July 2nd: Members of Unite Trade Union held a short rally outside Dáil Éireann today (Thursday), highlighting how workers have been forgotten about in the so-called ‘new normal’. This was followed by a sarcastic ‘slow clap’ for the new coalition Government which remarkably, managed to leave a workers’ rights agenda out of its Programme for Government almost entirely.
There have been lessons for workers in the last few weeks, starting with the treatment of the Debenhams workers who could only be exploited because successive Governments failed to close a legal loophole which had already caused untold misery for workers in Clery’s, GAME, La Senza and Vita Cortex (to name a few). Speaking this morning Jane Crowe Shop Steward at Debenhams Henry St said:
“We are striking now for around 6 weeks now, our future and our families futures are on the line, we still have a lot of fight left in us and we will keep going until the bitter end’
Further to this, last week’s landmark High Court ruling on the constitutionality of Sectoral Employment Orders could have very serious implications for tens of thousands of construction workers.
Speaking ahead of today’s event, Unite Regional Officer Tom Fitzgerald said:
“The government must immediately seek a stay on the orders contained in the Court decision and then appeal the rulings to the Supreme Court. Should there be any obstacles to either course of action, robust emergency legislation must be brought forward to protect the terms and conditions contained in the SEOs.”

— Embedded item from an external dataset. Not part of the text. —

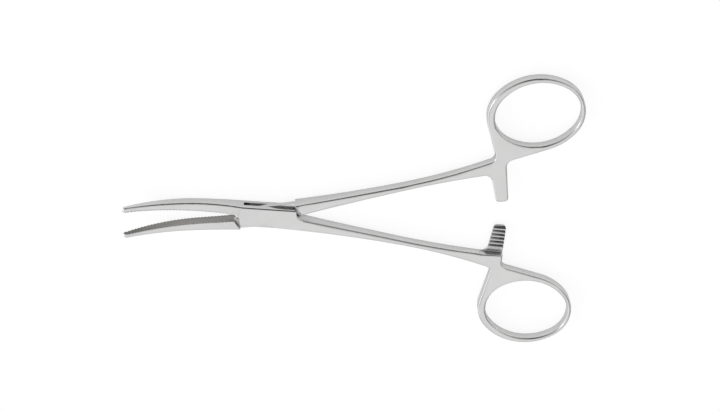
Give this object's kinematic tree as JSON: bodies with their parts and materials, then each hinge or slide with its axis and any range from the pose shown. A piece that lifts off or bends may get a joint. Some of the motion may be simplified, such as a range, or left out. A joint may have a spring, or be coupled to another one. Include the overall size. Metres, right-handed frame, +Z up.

Health & Safety is now a major concern for workers and Unite’s Hospitality and Tourism spokesperson Julia Marciniak pointed out, “While there has been no shortage of industry voices seeking to trivialise important public health advice by forcing debates on the merits of social distancing, many workers are being forced back into working arrangements in which they are afraid, at-risk and have been denied consultation.”
Unite Community is demanding that the new government take into account the urgent need for a new Charter for Workers, one that places the health and safety of workers, and their right to be represented by a trade union, at the heart of any roadmap for recovery.